The book is regarded as one of the first works of fiction to fully unclothe the nature of racial injustice in South Africa prior to its institutionalization. It achieved critical acclaim and commercial success (selling over 15 million copies prior to Paton’s death in 1988) around the world, except in South Africa, where it was banned for decades.
July’s People by Nadine Gordimer
Written in 1981, this novel documents a fictitious civil war during which black South Africans have staged a violent coup d’etat of the Apartheid government.

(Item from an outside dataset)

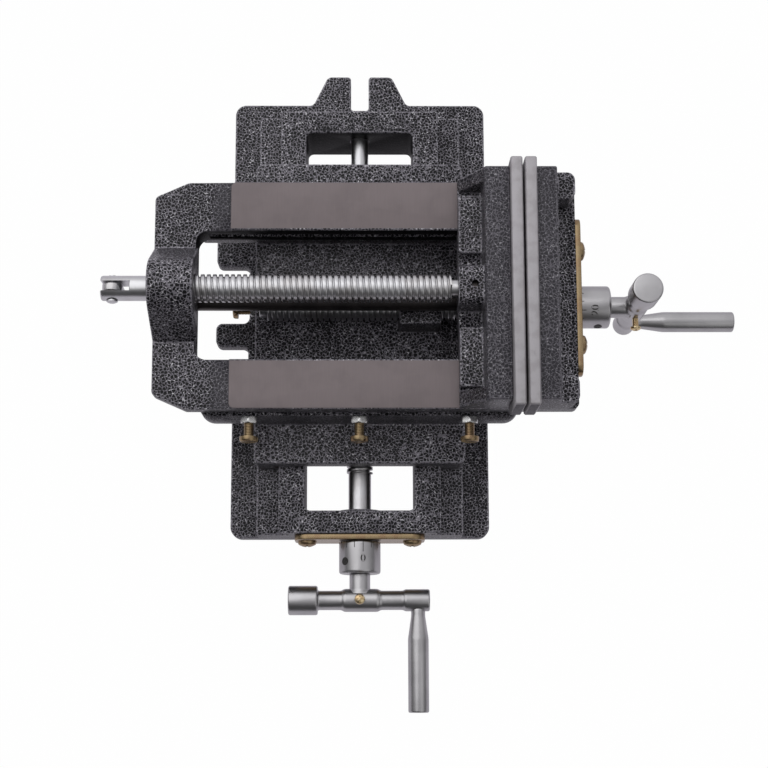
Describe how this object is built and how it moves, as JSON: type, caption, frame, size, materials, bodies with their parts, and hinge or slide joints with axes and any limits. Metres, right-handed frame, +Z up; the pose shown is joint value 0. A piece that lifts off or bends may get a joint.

It follows the flight of a liberal white family from Johannesburg to the village of their black servant, July, and shows how their relationships change under the conflicting pressures of old habits and new orders.
Gordimer won the Nobel Prize in 1991, a fact which, through the associations of her various novels, helped to raise international awareness of the real revolution underway in South Africa.
Humor
Is it coz I’m black? by Ndumiso Ngcobol
Ngcobol, a self-styled urban Zulu warrior, is a screenwriter for several local television shows in addition to being an irreverent and frequently hilarious social critic. This book is some of the best of recent local satire, and sees Ngcobol tackle everything from xenophobia and personal security paranoia to bad South African drivers and angry-white-male syndrome.
Tourism
The Rough Guide To Cape Town, The Winelands and The Garden Route by Philip Briggs and Loren Minsky
This is a nigh-on comprehensive guide to leisure activities in the Western Cape, including the most popular tourist road-trip routes. It should give you all the information you’ll need to plan a lifetime of holiday excursions.
The Lonely Planet Guide to South Africa, Lesotho, and Swaziland
This book showcases the history, cultures and wildlife of the country. With detailed itineraries that’ll take you to the country’s borders and beyond, it’s a great resource for anyone who fancies a true, off-the-beaten-track African adventure.